The evidence forced Beijing to react. They did not deny everything but described the camps as teaching and training centers. The information was organized and made accessible on www.xinjiangpolicefiles.org. Hours later, the website was blocked. The files were authenticated by the Journal of the European Association for Chinese Studies (JEACS) on May 24.

According to estimates, 12% of the adult Uyghur population was or is still in camps and prisons. Evidence shows forced labor, limits on religious freedom, separation of families, forced birth control and mass incarceration. Last March, the United States, Europe, the United Kingdom and Canada had already sanctioned Chinese officials for the crackdown, a gesture that provoked an immediate reaction from Beijing, which in turn sanctioned European lawmakers and academics. These were the first measures taken by the bloc since the bloody crackdown in Tiananmen Square in 1989.

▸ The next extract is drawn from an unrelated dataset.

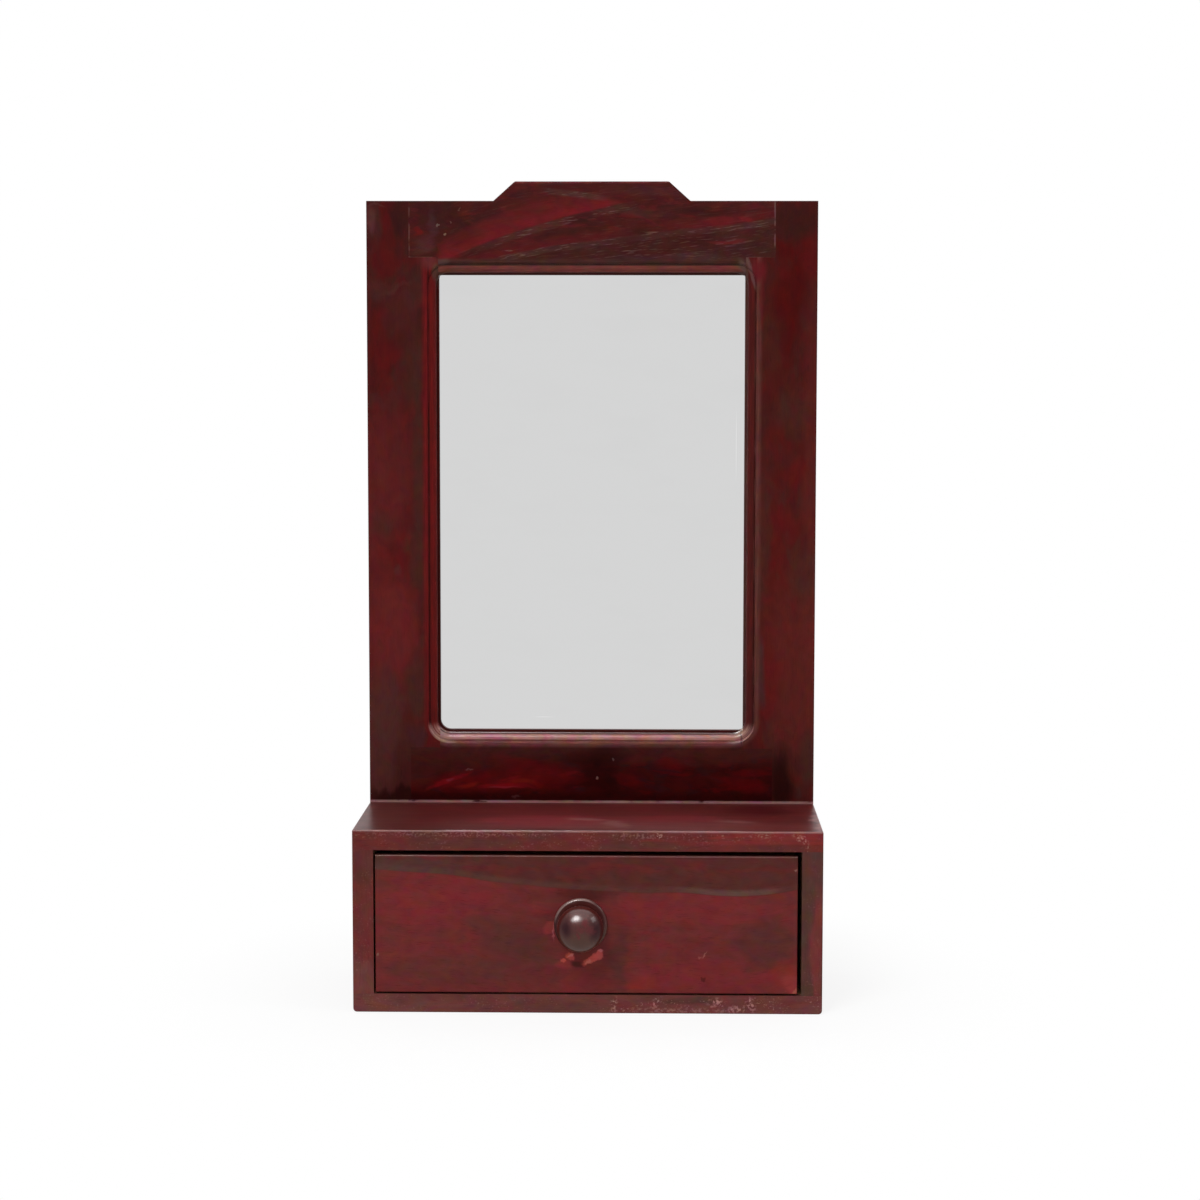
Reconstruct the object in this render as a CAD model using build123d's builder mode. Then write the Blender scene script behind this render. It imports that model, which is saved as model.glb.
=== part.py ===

China has been accused of committing “crimes against humanity” by the French National Assembly. British Foreign Secretary Liz Truss stated that “further shocking details of China’s human rights violations in Xinjiang have emerged, which add to the already extensive body of evidence from Chinese government documents, first-hand testimony, satellite imagery and visits by our own diplomats to the region.”

It remains to be seen whether the information will affect China’s foreign relations. Many countries are carefully calibrating —it is inevitable— their attitude so as not to confront the Asian power. As explained in another context by the Uruguayan statesman —twice president— Julio Sanguinetti, in politics one must act “with a cold mind and a warm heart.” It seems virtually impossible for China to be held accountable. Unless the regime collapses and a democracy is installed. Too bad this ideal is not on the horizon.